> **Short problem**
Every line below should be repeated exactly.

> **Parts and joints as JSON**

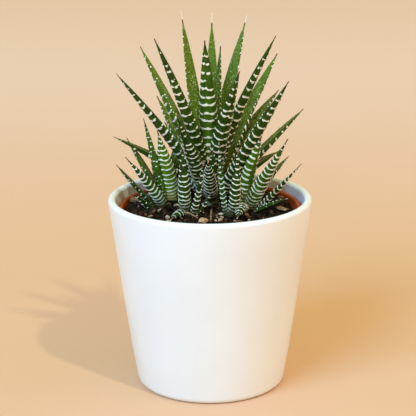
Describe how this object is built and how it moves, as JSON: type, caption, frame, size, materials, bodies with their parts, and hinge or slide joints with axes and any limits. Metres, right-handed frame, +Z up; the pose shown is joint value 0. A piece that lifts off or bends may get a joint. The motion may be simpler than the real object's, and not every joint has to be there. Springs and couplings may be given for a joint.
{
  "type": "potted haworthia",
  "caption": "Zebra haworthia with clustered rosettes of white-banded pointed leaves, rooted in a terracotta-coloured nursery pot inside a plain white tapered cover pot",
  "frame": {"origin": "middle of the cover pot's foot, on the surface that it stands on", "axes": "+Z is up along the pot's axis; the side with the small offsets faces -Y; +X is to the right seen from there"},
  "size_m": [0.105, 0.105, 0.1902],
  "materials": {
    "white_ceramic": "smooth white ceramic with a soft satin sheen",
    "terracotta_plastic": "thin orange-brown plastic, faintly ribbed and dusty",
    "potting_mix": "dark crumbly potting mix with tan grit and bark",
    "stem": "pale fleshy stem with dried leaf sheaths",
    "leaf": "waxy dark green leaf with raised white bands and dots",
    "pebble": "rough tan stone",
    "dry_plant": "dry fibrous brown plant scrap"
  },
  "bodies": {
    "root": {"cover_pot": "white_ceramic", "nursery_pot": "terracotta_plastic", "soil": "potting_mix", "front_left_stem": "stem", "front_right_stem": "stem", "left_stem": "stem", "main_stem": "stem", "right_stem": "stem", "front_left_leaf_01": "leaf", "front_left_leaf_02": "leaf", "front_left_leaf_03": "leaf", "front_left_leaf_04": "leaf", "front_right_leaf_01": "leaf", "front_right_leaf_02": "leaf", "front_right_leaf_03": "leaf", "left_leaf_01": "leaf", "left_leaf_02": "leaf", "left_leaf_03": "leaf", "left_leaf_04": "leaf", "left_leaf_05": "leaf", "left_leaf_06": "leaf", "left_leaf_07": "leaf", "left_leaf_08": "leaf", "left_leaf_09": "leaf", "main_leaf_01": "leaf", "main_leaf_02": "leaf", "main_leaf_03": "leaf", "main_leaf_04": "leaf", "main_leaf_05": "leaf", "main_leaf_06": "leaf", "main_leaf_07": "leaf", "main_leaf_08": "leaf", "main_leaf_09": "leaf", "main_leaf_10": "leaf", "main_leaf_11": "leaf", "main_leaf_12": "leaf", "main_leaf_13": "leaf", "main_leaf_14": "leaf", "main_leaf_15": "leaf", "main_leaf_16": "leaf", "main_leaf_17": "leaf", "main_leaf_18": "leaf", "main_leaf_19": "leaf", "main_leaf_20": "leaf", "main_leaf_21": "leaf", "main_leaf_22": "leaf", "main_leaf_23": "leaf", "right_leaf_01": "leaf", "right_leaf_02": "leaf", "right_leaf_03": "leaf", "right_leaf_04": "leaf", "right_leaf_05": "leaf", "right_leaf_06": "leaf", "right_leaf_07": "leaf", "right_leaf_08": "leaf", "pebble": "pebble", "bark_chip": "dry_plant", "dry_leaf_scrap": "dry_plant", "twig_left": "dry_plant", "twig_front": "dry_plant"}
  },
  "joints": []
}
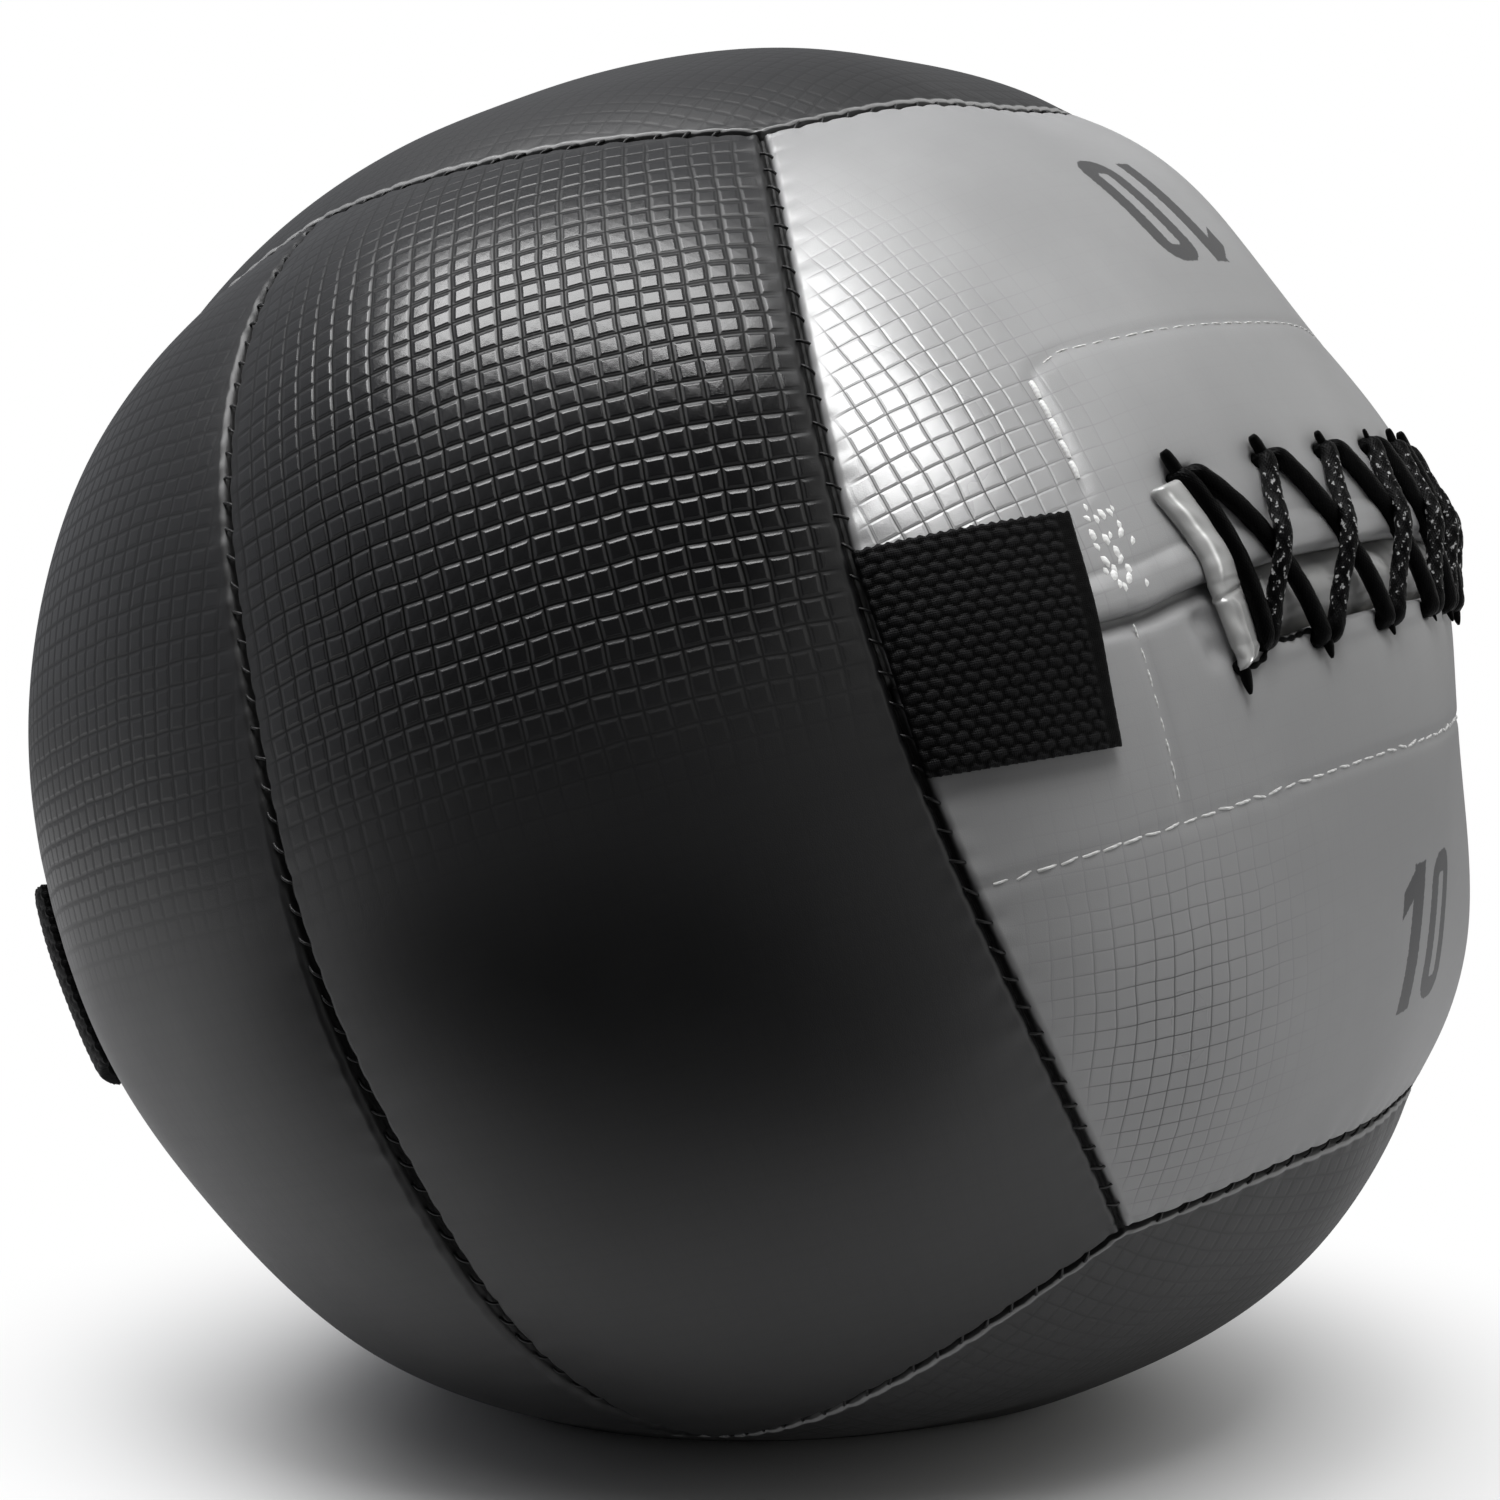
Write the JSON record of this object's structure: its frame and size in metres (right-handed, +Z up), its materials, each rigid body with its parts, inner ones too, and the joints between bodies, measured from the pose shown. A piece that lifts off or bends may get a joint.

> **Full output**
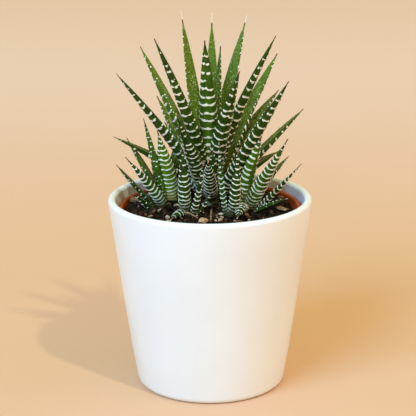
Describe how this object is built and how it moves, as JSON: type, caption, frame, size, materials, bodies with their parts, and hinge or slide joints with axes and any limits. Metres, right-handed frame, +Z up; the pose shown is joint value 0. A piece that lifts off or bends may get a joint. The motion may be simpler than the real object's, and not every joint has to be there. Springs and couplings may be given for a joint.
{
  "type": "potted haworthia",
  "caption": "Zebra haworthia with clustered rosettes of white-banded pointed leaves, rooted in a terracotta-coloured nursery pot inside a plain white tapered cover pot",
  "frame": {"origin": "middle of the cover pot's foot, on the surface that it stands on", "axes": "+Z is up along the pot's axis; the side with the small offsets faces -Y; +X is to the right seen from there"},
  "size_m": [0.105, 0.105, 0.1902],
  "materials": {
    "white_ceramic": "smooth white ceramic with a soft satin sheen",
    "terracotta_plastic": "thin orange-brown plastic, faintly ribbed and dusty",
    "potting_mix": "dark crumbly potting mix with tan grit and bark",
    "stem": "pale fleshy stem with dried leaf sheaths",
    "leaf": "waxy dark green leaf with raised white bands and dots",
    "pebble": "rough tan stone",
    "dry_plant": "dry fibrous brown plant scrap"
  },
  "bodies": {
    "root": {"cover_pot": "white_ceramic", "nursery_pot": "terracotta_plastic", "soil": "potting_mix", "front_left_stem": "stem", "front_right_stem": "stem", "left_stem": "stem", "main_stem": "stem", "right_stem": "stem", "front_left_leaf_01": "leaf", "front_left_leaf_02": "leaf", "front_left_leaf_03": "leaf", "front_left_leaf_04": "leaf", "front_right_leaf_01": "leaf", "front_right_leaf_02": "leaf", "front_right_leaf_03": "leaf", "left_leaf_01": "leaf", "left_leaf_02": "leaf", "left_leaf_03": "leaf", "left_leaf_04": "leaf", "left_leaf_05": "leaf", "left_leaf_06": "leaf", "left_leaf_07": "leaf", "left_leaf_08": "leaf", "left_leaf_09": "leaf", "main_leaf_01": "leaf", "main_leaf_02": "leaf", "main_leaf_03": "leaf", "main_leaf_04": "leaf", "main_leaf_05": "leaf", "main_leaf_06": "leaf", "main_leaf_07": "leaf", "main_leaf_08": "leaf", "main_leaf_09": "leaf", "main_leaf_10": "leaf", "main_leaf_11": "leaf", "main_leaf_12": "leaf", "main_leaf_13": "leaf", "main_leaf_14": "leaf", "main_leaf_15": "leaf", "main_leaf_16": "leaf", "main_leaf_17": "leaf", "main_leaf_18": "leaf", "main_leaf_19": "leaf", "main_leaf_20": "leaf", "main_leaf_21": "leaf", "main_leaf_22": "leaf", "main_leaf_23": "leaf", "right_leaf_01": "leaf", "right_leaf_02": "leaf", "right_leaf_03": "leaf", "right_leaf_04": "leaf", "right_leaf_05": "leaf", "right_leaf_06": "leaf", "right_leaf_07": "leaf", "right_leaf_08": "leaf", "pebble": "pebble", "bark_chip": "dry_plant", "dry_leaf_scrap": "dry_plant", "twig_left": "dry_plant", "twig_front": "dry_plant"}
  },
  "joints": []
}
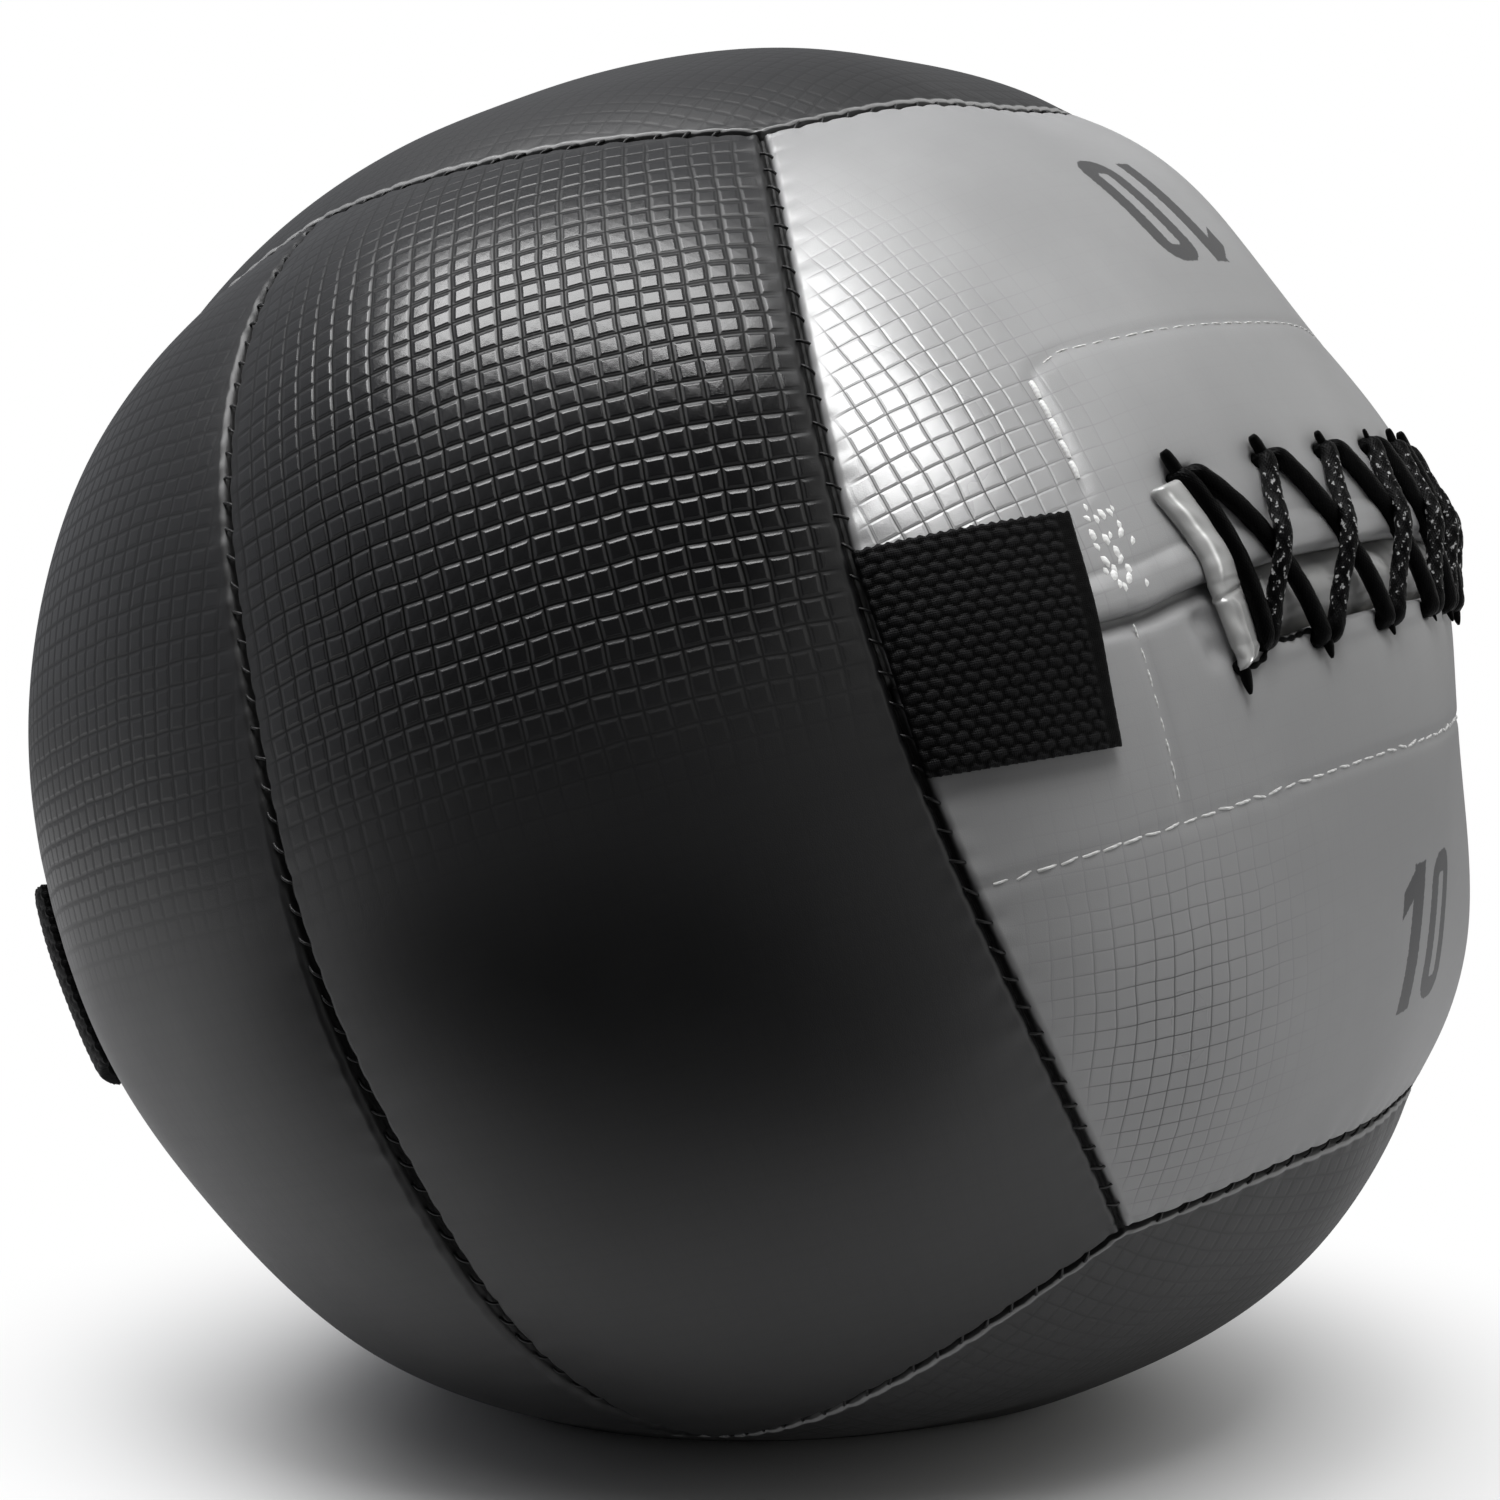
Write the JSON record of this object's structure: its frame and size in metres (right-handed, +Z up), its materials, each rigid body with its parts, inner ones too, and the joints between bodies, measured from the pose shown. A piece that lifts off or bends may get a joint.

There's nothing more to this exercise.